I am interested in understanding the mechanisms through which early experience impacts social and emotional development, and increases vulnerability for psychopathology. My research incorporates methods of developmental cognitive neuroscience with behavioral and psychophysiological analysis to investigate the impact of early experience on the perceptual and cognitive processing of emotion. The broad goal of this work is to understand how plasticity in the development of cognitive processes may confer risk for maladaptation, and how learning from emotionally atypical environments can compromise children’s ability to flexibly attend to emotional stimuli and regulate their subsequent emotional and behavioral responses. 

Currently, I am studying how affective signals that are outside the current focus of attention (i.e., are task-irrelevant) impact the processing of goal-relevant information.

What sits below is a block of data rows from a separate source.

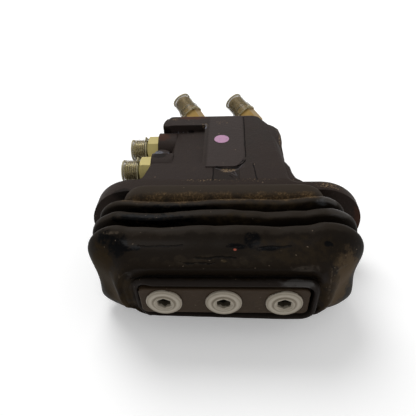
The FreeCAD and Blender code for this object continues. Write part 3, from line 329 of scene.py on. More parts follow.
def stroke_group():
    """A thin line between two places that wanders a little: painted shade in a groove, crease or crevice, a
    torn edge or a rubbed line.
    """
    tree, given, result = new_group("stroke", Start=(0, 0, 0), End=(0.01, 0, 0), Width=0.0005, Wander=0.001)
    place = object_place(tree)
    wobble = noise(tree, place, STROKE_WOBBLE, detail=4.0, roughness=0.5, output="Color")
    drift = vector(tree, "SCALE", vector(tree, "SUBTRACT", wobble, (0.5, 0.5, 0.5)), given["Wander"])
    run = vector(tree, "SUBTRACT", given["End"], given["Start"])
    gone = vector(tree, "SUBTRACT", vector(tree, "ADD", place, drift), given["Start"])
    along = vector(tree, "DOT_PRODUCT", gone, run)
    share = number(tree, "DIVIDE", along, vector(tree, "DOT_PRODUCT", run, run), clamp=True)
    away = vector(tree, "LENGTH", vector(tree, "SUBTRACT", gone, vector(tree, "SCALE", run, share)))
    tree.links.new(line(tree, away, given["Width"]), result)
    return tree


def block_group():
    """A box-shaped place with slightly soft sides, for a shallow cast step."""
    tree, given, result = new_group("block", Centre=(0, 0, 0), Half=(0.01, 0.01, 0.01), Soft=0.0006)
    offset = vector(tree, "SUBTRACT", object_place(tree), given["Centre"])
    inside = axes(tree, vector(tree, "SUBTRACT", given["Half"], vector(tree, "ABSOLUTE", offset)))
    least = number(tree, "MINIMUM", inside["X"], number(tree, "MINIMUM", inside["Y"], inside["Z"]))
    tree.links.new(fade(tree, least, 0.0, given["Soft"]), result)
    return tree


def ring_group():
    """A ring round an axis along Y, for what is turned or moulded round."""
    tree, given, result = new_group("ring", Centre=(0, 0, 0), Radius=0.005, Width=0.0005)
    offset = vector(tree, "SUBTRACT", object_place(tree), given["Centre"])
    length = vector(tree, "LENGTH", vector(tree, "MULTIPLY", offset, (1, 0, 1)))
    away = number(tree, "ABSOLUTE", number(tree, "SUBTRACT", length, given["Radius"]))
    tree.links.new(line(tree, away, given["Width"]), result)
    return tree


def grain_group():
    """Fine surface relief: a pitted grain over a broad unevenness."""
    tree, given, result = new_group("grain", "Height", Scale=700.0, Broad=0.5)
    place = object_place(tree)
    fine = noise(tree, place, given["Scale"], detail=4.0, roughness=0.6)
    wide_scale = number(tree, "MULTIPLY", given["Scale"], BROAD_SCALE)
    wide = noise(tree, place, wide_scale, detail=3.0, roughness=0.5)
    tree.links.new(number(tree, "ADD", fine, number(tree, "MULTIPLY", wide, given["Broad"])), result)
    return tree


def scratches_group():
    """Thin straight marks in one direction."""
    tree, given, result = new_group("scratches", Stretch=(1, 1, 1), Scale=400.0, Cover=0.35)
    drawn = vector(tree, "MULTIPLY", object_place(tree), given["Stretch"])
    value = noise(tree, drawn, given["Scale"], detail=2.0, roughness=0.5)
    tree.links.new(covered(tree, value, given["Cover"], SCRATCH_EDGE), result)
    return tree


GROUPS = {tree.name: tree for tree in (
    patches_group(), specks_group(), zone_group(), band_group(), settled_dust_and_highlight_group(), shaded_group(),
    stroke_group(), block_group(), ring_group(), grain_group(), scratches_group(),
)}

# Inputs of the groups that are lengths, which the finishes give in millimetres
LENGTHS = ("Centre", "Size", "Half", "Start", "End", "Soft", "Width", "Wander", "Radius")

# Sockets of a mix node by what it mixes: both inputs and the output
MIX_SOCKETS = {"FLOAT": (2, 3, 0), "RGBA": (6, 7, 2)}


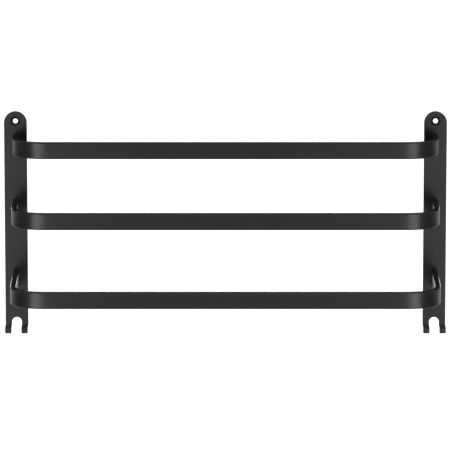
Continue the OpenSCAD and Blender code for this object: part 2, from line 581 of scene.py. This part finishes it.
def bend_curve(radius, ease, steps=40):
    """The middle of the bar round a right-angled bend, as (along, across, heading, tightness).
    It sets off along. The curve tightens, holds and opens again, and its middle is as far from
    the corner as that of an even bend of this radius."""
    fine = 20
    pieces = steps * fine
    turn = math.pi / 2

    def tightness(at):
        return min(1.0, at / (ease / 2), (1 - at) / (ease / 2))

    points = [(0.0, 0.0, 0.0, 0.0)]
    along = across = heading = 0.0
    for i in range(pieces):
        swing = tightness((i + 0.5) / pieces) * turn / (1 - ease / 2) / pieces
        along += math.cos(heading + swing / 2) / pieces
        across += math.sin(heading + swing / 2) / pieces
        heading += swing
        if (i + 1) % fine == 0:
            points.append((along, across, heading, tightness((i + 1) / pieces)))
    middle = points[steps // 2]
    scale = radius * (math.sqrt(2) - 1) / math.hypot(along - middle[0], middle[1])
    return [(a * scale, b * scale, turned, tight) for a, b, turned, tight in points]


def rail_path(level, sizes):
    """The right-hand half of a rail seen from above, from the upright to the middle of the front
    run: (x, y, heading, tightness), where heading is the angle turned from straight out."""
    front_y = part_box(f"rail_{level}")[0].y + RAIL_T / 2
    bend = bend_curve(sizes.bend_radius, sizes.bend_ease)
    bend_y = front_y + bend[-1][0]
    path = [(UPRIGHT_X, -UPRIGHT_T + (bend_y + UPRIGHT_T) * i / 9, 0.0, 0.0) for i in range(9)]
    path += [(UPRIGHT_X - across, bend_y - along, turned, tight) for along, across, turned, tight in bend]
    end_x = path[-1][0]
    path += [(end_x * (1 - i / 12), front_y, math.pi / 2, 0.0) for i in range(1, 13)]
    return path


def rail_section(sizes, dish):
    """The flat bar's section, anticlockwise: (across, height, rubbed), with across outwards.
    The coat is rubbed from 0 on the faces to 1 on the rounded edges."""
    r = sizes.edge_radius
    half_t, half_h = RAIL_T / 2, RAIL_H / 2
    corners = ((1, -1, 270), (1, 1, 0), (-1, 1, 90), (-1, -1, 180))
    points = []
    for side, up, start in corners:
        corner = arc((side * (half_t - r), up * (half_h - r)), r, start, start + 90, EDGE_STEPS)
        points += [(*spot, float(0 < i < EDGE_STEPS)) for i, spot in enumerate(corner)]
        if side == 1 and up == -1:
            rows = [k / 4 for k in range(-3, 4)]
            points += [(half_t - dish * (1 - k * k), k * (half_h - r), 0.0) for k in rows]
    return points


def sweep_rail(name, level, sizes):
    """The bent bar as one closed shape from one upright to the other."""
    half = rail_path(level, sizes)
    z = rail_z(level)
    bm = bmesh.new()
    rubbed = bm.verts.layers.float.new("edge")
    rings = []
    path = [(*spot, 1) for spot in half] + [(-spot[0], *spot[1:], -1) for spot in half[-2::-1]]
    for x, y, heading, tightness, side in path:
        outward = Vector((side * math.cos(heading), -math.sin(heading)))
        ring = []
        for across, height, wear in rail_section(sizes, tightness * sizes.bend_dish):
            spot = Vector((x, y)) + outward * across
            ring.append(bm.verts.new((spot.x, spot.y, z + height)))
            ring[-1][rubbed] = wear
        rings.append(ring)
    for first, second in zip(rings, rings[1:]):
        bridge(bm, first, second)
    bm.faces.new(rings[0])
    bm.faces.new(rings[-1])
    return mesh_object(name, bm)


def screw_bore(x, z):
    """The blind hole for a rail screw in the end of an arm, as a shape to cut."""
    bore = screw_shank_r() + bpy.context.scene.rack_rails.screw_gap
    end = SCREW_END_Y - 1.5 * MM
    start = -UPRIGHT_T + MM
    return lathe("screw_bore", x, z, [(0, start), (bore, start), (bore, end), (0, end - bore / 2)], 32)


class RACK_OT_rails(bpy.types.Operator):
    """Make the three bent rails"""

    bl_idname = "rack.rails"
    bl_label = "Rails"

    def execute(self, context):
        sizes = context.scene.rack_rails
        # The rails' copy of the coat reflects less than the uprights' copy: painted shade on the rails.
        coat = powder_coat("rail_coat", context.scene.rack_finish.rail_gloss_painted_shade)
        for level in LEVELS:
            piece = sweep_rail(f"rail_{level}_coated", level, sizes)
            xs = [sign * UPRIGHT_X for sign in SIDES.values()]
            cut(piece, [screw_bore(x, screw_z(level, row)) for x in xs for row in ROWS])
            smooth(piece)
            finish_piece(piece, coat, COATING_SLOT, f"rail_{level}")
        return {"FINISHED"}


# ---------------------------------------------------------------- screws


class RACK_OT_screws(bpy.types.Operator):
    """Give the twelve rail screws their zinc plate"""

    bl_idname = "rack.screws"
    bl_label = "Screws"

    def execute(self, context):
        zinc = zinc_plate()
        for level in LEVELS:
            for side in SIDES:
                for row in ROWS:
                    node = frame["nodes"][screw_node(level, side, row)]
                    node.data.materials.clear()
                    node.data.materials.append(zinc)
        return {"FINISHED"}


# ---------------------------------------------------------------- studio


def floor_finish(glow):
    """A plain white floor that is evenly lit."""
    paint = Finish(bpy.data.materials.new("white_floor"))
    speckle = paint.noise(0.4, detail=2.0)
    paint.set(
        Base_Color=paint.mix(speckle, (0.86, 0.86, 0.86), (0.9, 0.9, 0.9)),
        Roughness=0.9,
        Emission_Color=(1.0, 1.0, 1.0),
        Emission_Strength=glow,
    )
    return paint.owner


def aim(piece, target):
    """Turns a light or camera to look at a point."""
    piece.rotation_euler = (Vector(target) - piece.location).to_track_quat("-Z", "Y").to_euler()


def soft_light(name, spot, target, size, brightness):
    """A round soft light that looks at the rack."""
    lamp = bpy.data.lights.new(name, "AREA")
    lamp.shape = "DISK"
    lamp.size = size
    lamp.energy = brightness * math.pi * math.pi * size * size / 4
    made = bpy.data.objects.new(name, lamp)
    made.location = spot
    bpy.context.scene.collection.objects.link(made)
    aim(made, target)
    return made


def studio_room(studio):
    """A room that is brightest in front of the rack and overhead, with a narrow bright band level
    with and behind it. It is plain white to look at."""
    world = bpy.data.worlds.new("studio_room")
    room = Finish(world)
    way = room.node("ShaderNodeTexCoord", output="Generated")
    parts = room.node("ShaderNodeSeparateXYZ", None, {"Vector": way})
    across, height = parts.sibling("Y"), parts.sibling("Z")
    ahead = (across * -0.5 + height * 0.45 + 0.5).clamped(0.0, 2.0)
    below = (height * -5.0).clamped(0.0, 1.0)
    ground = below * (across.clamped(0.0, 1.0) * studio.ground_back + studio.ground_front)
    level = (1.0 - height * height * 40.0).clamped(0.0, 1.0)
    band = level * (across * 10.0 - 9.0).clamped(0.0, 1.0) * studio.band_back
    glow = ahead * ahead * ahead * studio.room_front + ground + band + studio.room_back
    seen = room.node("ShaderNodeLightPath", output="Is Camera Ray")
    strength = glow + seen * (1.0 - glow)
    sky = room.node("ShaderNodeBackground", None, {"Color": (1.0, 1.0, 1.0), "Strength": strength})
    room.feed(room.tree.nodes["World Output"].inputs["Surface"], sky)
    return world


class RACK_OT_stage(bpy.types.Operator):
    """Set up the floor, the lights, the room and the camera"""

    bl_idname = "rack.stage"
    bl_label = "Stage"

    def execute(self, context):
        scene = context.scene
        studio = scene.rack_studio
        target = Vector((-studio.aim_side, -UPRIGHT_T, -studio.aim_drop))

        bm = bmesh.new()
        bmesh.ops.create_circle(bm, cap_ends=True, radius=FLOOR_RADIUS, segments=96)
        floor = mesh_object("floor", bm)
        floor.location.z = TIP_Z - studio.floor_drop
        floor.data.materials.append(floor_finish(studio.floor_glow))
        floor.visible_diffuse = False
        floor.visible_glossy = False

        turn = studio.side_turn
        for side, sign in SIDES.items():
            face = Vector((sign * UPRIGHT_X, -UPRIGHT_T, target.z))
            way = Vector((sign * math.sin(turn), -math.cos(turn), -math.tan(studio.camera_rise)))
            spot = face + way * SIDE_LIGHT_AWAY
            soft_light(f"{side}_light", spot, face, studio.side_size, studio.side_light)

            rim = face + Vector((sign * RIM_LIGHT_SIDE, RIM_LIGHT_BEHIND, RIM_LIGHT_UP))
            soft_light(f"{side}_rim_light", rim, face, studio.rim_size, studio.rim_light)

        scene.world = studio_room(studio)

        camera = bpy.data.cameras.new("camera")
        camera.lens = studio.lens
        camera.sensor_width = 36
        camera.clip_end = 200
        eye = bpy.data.objects.new("camera", camera)
        rise = studio.camera_rise
        eye.location = target + Vector((0, -math.cos(rise), math.sin(rise))) * studio.camera_distance
        scene.collection.objects.link(eye)
        aim(eye, target)
        scene.camera = eye

        scene.view_settings.view_transform = "Standard"
        scene.view_settings.look = "None"
        scene.view_settings.exposure = 0.0
        scene.view_settings.gamma = 1.0
        return {"FINISHED"}


# ---------------------------------------------------------------- the add-on


class RACK_PT_panel(bpy.types.Panel):
    """Lists the sizes of the rack's pieces and the steps that build them"""

    bl_label = "Wall Rack"
    bl_idname = "RACK_PT_panel"
    bl_space_type = "VIEW_3D"
    bl_region_type = "UI"
    bl_category = "Wall Rack"

    def draw(self, context):
        scene = context.scene
        for group, operators in (
            (scene.rack_uprights, ("rack.uprights",)),
            (scene.rack_rails, ("rack.rails",)),
            (scene.rack_finish, ("rack.screws",)),
            (scene.rack_studio, ("rack.stage",)),
        ):
            box = self.layout.box()
            for name in group.bl_rna.properties.keys():
                if name not in ("rna_type", "name"):
                    box.prop(group, name)
            for operator in operators:
                box.operator(operator)


GROUPS = {
    "rack_uprights": UprightSizes,
    "rack_rails": RailSizes,
    "rack_finish": FinishLooks,
    "rack_studio": StudioLooks,
}
CLASSES = (
    *GROUPS.values(),
    RACK_OT_uprights,
    RACK_OT_rails,
    RACK_OT_screws,
    RACK_OT_stage,
    RACK_PT_panel,
)


def register():
    for made in CLASSES:
        bpy.utils.register_class(made)
    for name, group in GROUPS.items():
        setattr(bpy.types.Scene, name, bpy.props.PointerProperty(type=group))


def unregister():
    for name in GROUPS:
        delattr(bpy.types.Scene, name)
    for made in reversed(CLASSES):
        bpy.utils.unregister_class(made)


def main():
    """Builds the whole rack."""
    register()
    bpy.ops.rack.stage()
    bpy.ops.rack.uprights()
    bpy.ops.rack.rails()
    bpy.ops.rack.screws()


if __name__ == "__main__":
    main()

This work is motivated by the notion that threat-related cues are strong competitors for attention, and the hypothesis that inefficient attentional filtering due to attentional capture by threat signals may interfere with goal-directed behavior in ways that are consequential for socio-emotional development. To this end, I am examining the interaction between bottom-up perceptual processes and top-down executive control of attention in response to threat cues in physically abused children, and ways in which individual differences in trait or temperamental measures of affect moderate these processes.